The getattr utility is part of the ubuntu attr apt package. It can be installed with:

$ sudo apt-get install attr

v0.17

  • Fixed bugs having to do with manifest mode, used in conjunction with dxWDL.

v0.16

  • Fixed bug when a file and a directory have the same name.
  • Improvements to prefetch. If a file-descriptor stops accessing data sequentially, the algorithm will give it a second chance. If access pattern becomes sequential again, then it will resume prefetching.
  • Added regression test for bam and samtools bioinformatics utilities.
  • Fix bug that disallowed creating empty files.
  • Ignore archived files; these cannot be read without unarchival.

v0.15

  • The prefetch algorithm recognizes cases where a file is read from the middle. This allows sambamba to work with sequential prefetch.

v0.14

Initializing the filesystem with a subprocess. The dxfuse program spawns a subprocess that runs the actual filesystem. The main program waits for the subprocess to start and then returns the status. If an initialization error occurs, it is reported synchronously. This obviates the need for shell scripts like:

$ /go/bin/dxfuse ... &
sleep 2

You can just write:

$ /go/bin/dxfuse

Rename works.
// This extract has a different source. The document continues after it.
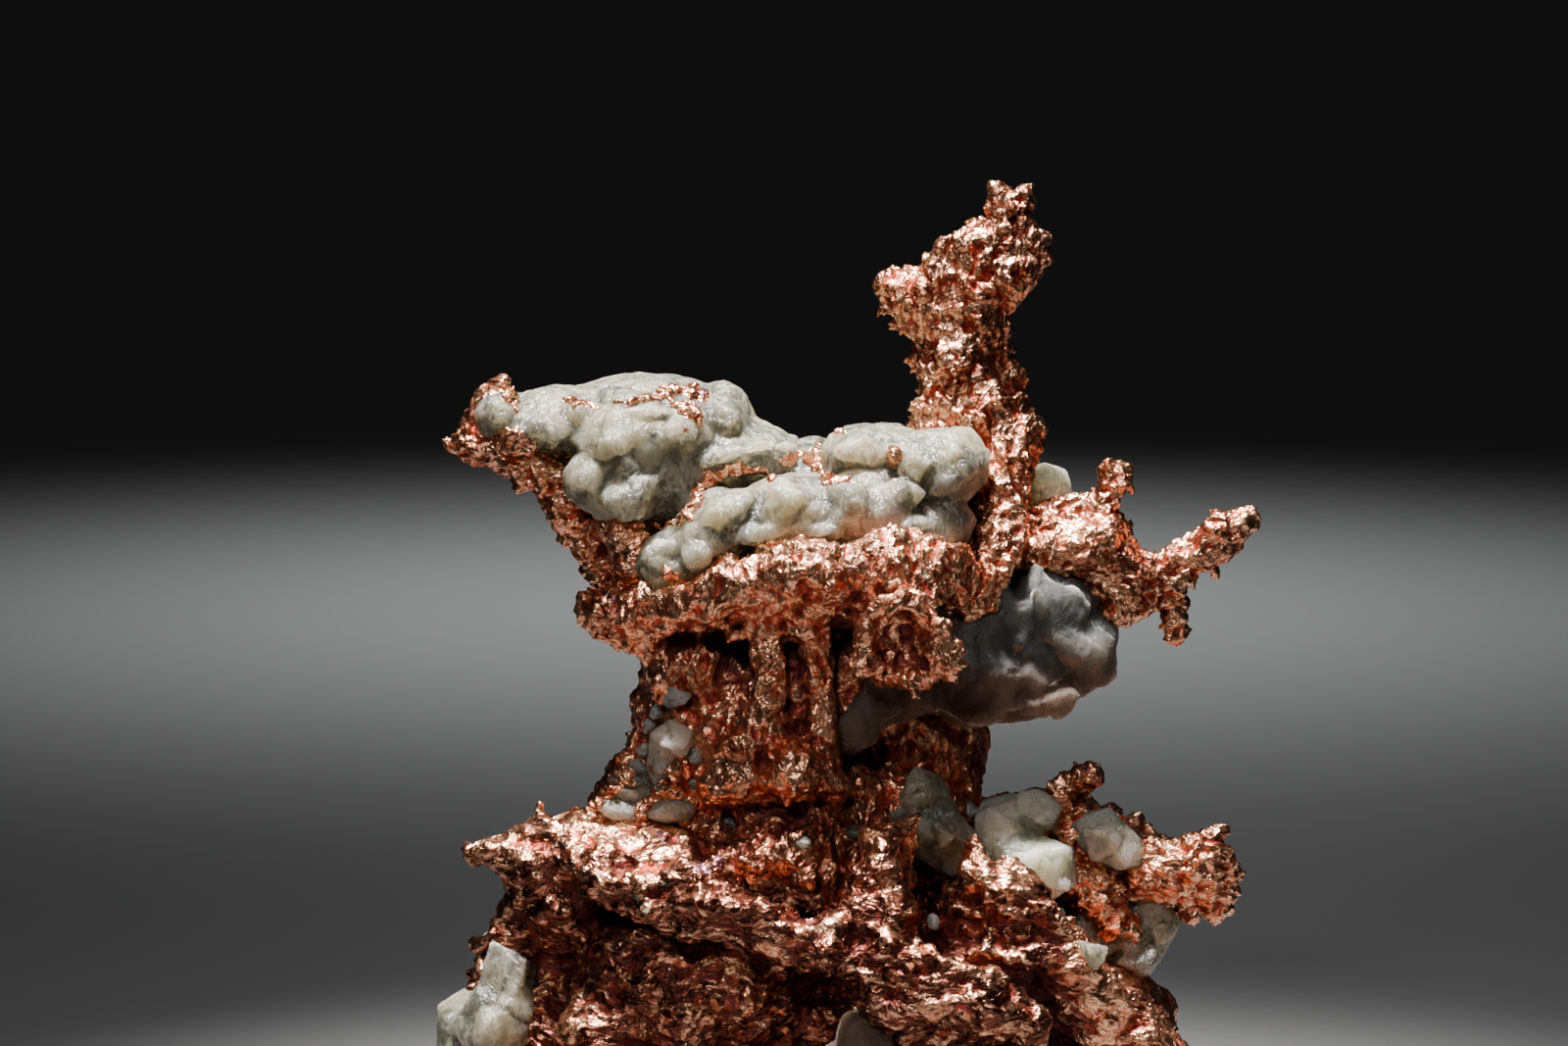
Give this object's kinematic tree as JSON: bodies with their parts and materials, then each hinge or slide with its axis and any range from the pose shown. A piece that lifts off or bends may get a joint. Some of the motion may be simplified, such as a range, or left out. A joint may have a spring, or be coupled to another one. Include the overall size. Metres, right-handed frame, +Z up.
{
  "type": "native copper nugget",
  "caption": "Native copper nugget with a broad foot, trunk, spire and reaching arms, grown through with lumps of greenish white prehnite.",
  "frame": {"origin": "on the flat underside of the foot, under the middle of the outline's box", "axes": "+Z up along the spire, +X towards the hooked arm, +Y away from the ledge and the cave, towards the back"},
  "size_m": [0.0863, 0.0605, 0.1102],
  "materials": {
    "native_copper": "hackly bare copper with red oxide in the hollows",
    "prehnite": "waxy, translucent, greenish white"
  },
  "bodies": {
    "root": {"copper_foot": "native_copper", "copper_trunk": "native_copper", "copper_left_arm": "native_copper", "copper_spire": "native_copper", "copper_right_arm": "native_copper", "copper_right_shoulder": "native_copper", "prehnite_left_crown": "prehnite", "prehnite_top_slab": "prehnite", "prehnite_overhang": "prehnite", "prehnite_pebble": "prehnite", "prehnite_trunk_crystal": "prehnite", "prehnite_seam": "prehnite", "prehnite_shoulder": "prehnite", "prehnite_shoulder_crystal": "prehnite", "prehnite_hollow": "prehnite", "prehnite_cave": "prehnite", "prehnite_under_shoulder": "prehnite", "prehnite_lower_left": "prehnite", "prehnite_back_foot": "prehnite", "prehnite_back_trunk": "prehnite"}
  },
  "joints": []
}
There is one important limitation, which is, that you cannot rename onto an existing file. This is because dnanexus does not guaranty that remove + rename is atomic. For example, if you have directory A with files foo and bar, then this works:

$ mv A/foo A/X

But this does not:

$ mv A/foo A/bar

A less important limitation is that faux directories cannot be moved. Such directories arise when a platform directory holds files with the same name. For example:

$ dx ls proj-xxxx:/A

Chicago.txt : file-FgXbQ2j04J92g9b87V2zPF59
Chicago.txt : file-FgXbPG004J90ZB7q62p191vZ
NewYork.txt : file-FgXbPb004J980yX164B4KPFy
NewYork.txt : file-FgXbPJQ04J94B2xg637jQJqz

In the filesystem, these are represented like this:

A
├── 1
│   ├── Chicago.txt
│   └── NewYork.txt
├── Chicago.txt
└── NewYork.txt

The directory 1 is not real, it does not have a backend folder on the platform. Therefore, it cannot be moved or modified. It may be erased, if all of its files are removed.

Hard links are supported. There are backend limitations to their use. You can make a link to a file in project A from a file in project B. However, you will get an error if you link to a file in the same project. This is not allowed with the dnanexus clone operation.

Streaming speed on a cloud worker is quite good, generally on par with dx cat. On a remote machine streaming still works, but uses much smaller buffer sizes. Large HTTP requests tend to incur long timeouts causing streaming to slow down to a crawl.

v0.13 21-Nov-2019

  • Additional operations supported: create directory, remove directory, file unlink

v0.12 12-Nov-2019

  • Migrated to the jacobsa golang fuse filesystem package
  • File creation supported. Such files are uploaded to the platform once they are closed. They also become read-only on close. This mimics the DNAx behavior, which is that files are immutable.